**Problem description:** Output every line below without omitting or altering anything.

**Source data:**
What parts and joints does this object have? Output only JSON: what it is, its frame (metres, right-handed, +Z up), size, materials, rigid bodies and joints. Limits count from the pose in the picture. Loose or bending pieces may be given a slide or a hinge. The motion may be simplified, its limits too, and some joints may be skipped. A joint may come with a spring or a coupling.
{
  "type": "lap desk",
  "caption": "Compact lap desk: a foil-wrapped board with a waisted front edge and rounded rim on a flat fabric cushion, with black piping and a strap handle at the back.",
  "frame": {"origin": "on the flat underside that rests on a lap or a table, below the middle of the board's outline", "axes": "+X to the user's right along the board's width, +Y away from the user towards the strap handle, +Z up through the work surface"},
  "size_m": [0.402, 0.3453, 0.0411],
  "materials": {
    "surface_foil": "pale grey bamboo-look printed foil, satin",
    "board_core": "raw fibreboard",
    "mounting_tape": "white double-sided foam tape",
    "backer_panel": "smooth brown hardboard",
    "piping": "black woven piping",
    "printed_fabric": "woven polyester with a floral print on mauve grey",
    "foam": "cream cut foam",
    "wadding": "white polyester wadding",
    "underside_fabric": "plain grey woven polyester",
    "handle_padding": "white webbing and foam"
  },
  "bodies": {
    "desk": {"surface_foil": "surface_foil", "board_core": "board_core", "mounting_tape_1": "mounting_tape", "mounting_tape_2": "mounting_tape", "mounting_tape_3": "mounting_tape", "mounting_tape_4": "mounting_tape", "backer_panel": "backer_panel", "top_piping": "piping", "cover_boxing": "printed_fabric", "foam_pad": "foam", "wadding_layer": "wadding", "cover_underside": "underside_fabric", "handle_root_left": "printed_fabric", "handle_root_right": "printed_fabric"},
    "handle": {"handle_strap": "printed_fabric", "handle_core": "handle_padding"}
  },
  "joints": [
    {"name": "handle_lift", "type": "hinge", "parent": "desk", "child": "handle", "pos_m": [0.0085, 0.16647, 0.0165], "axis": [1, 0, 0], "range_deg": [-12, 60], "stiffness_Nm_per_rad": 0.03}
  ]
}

**Solution to this task:**
What parts and joints does this object have? Output only JSON: what it is, its frame (metres, right-handed, +Z up), size, materials, rigid bodies and joints. Limits count from the pose in the picture. Loose or bending pieces may be given a slide or a hinge. The motion may be simplified, its limits too, and some joints may be skipped. A joint may come with a spring or a coupling.
{
  "type": "lap desk",
  "caption": "Compact lap desk: a foil-wrapped board with a waisted front edge and rounded rim on a flat fabric cushion, with black piping and a strap handle at the back.",
  "frame": {"origin": "on the flat underside that rests on a lap or a table, below the middle of the board's outline", "axes": "+X to the user's right along the board's width, +Y away from the user towards the strap handle, +Z up through the work surface"},
  "size_m": [0.402, 0.3453, 0.0411],
  "materials": {
    "surface_foil": "pale grey bamboo-look printed foil, satin",
    "board_core": "raw fibreboard",
    "mounting_tape": "white double-sided foam tape",
    "backer_panel": "smooth brown hardboard",
    "piping": "black woven piping",
    "printed_fabric": "woven polyester with a floral print on mauve grey",
    "foam": "cream cut foam",
    "wadding": "white polyester wadding",
    "underside_fabric": "plain grey woven polyester",
    "handle_padding": "white webbing and foam"
  },
  "bodies": {
    "desk": {"surface_foil": "surface_foil", "board_core": "board_core", "mounting_tape_1": "mounting_tape", "mounting_tape_2": "mounting_tape", "mounting_tape_3": "mounting_tape", "mounting_tape_4": "mounting_tape", "backer_panel": "backer_panel", "top_piping": "piping", "cover_boxing": "printed_fabric", "foam_pad": "foam", "wadding_layer": "wadding", "cover_underside": "underside_fabric", "handle_root_left": "printed_fabric", "handle_root_right": "printed_fabric"},
    "handle": {"handle_strap": "printed_fabric", "handle_core": "handle_padding"}
  },
  "joints": [
    {"name": "handle_lift", "type": "hinge", "parent": "desk", "child": "handle", "pos_m": [0.0085, 0.16647, 0.0165], "axis": [1, 0, 0], "range_deg": [-12, 60], "stiffness_Nm_per_rad": 0.03}
  ]
}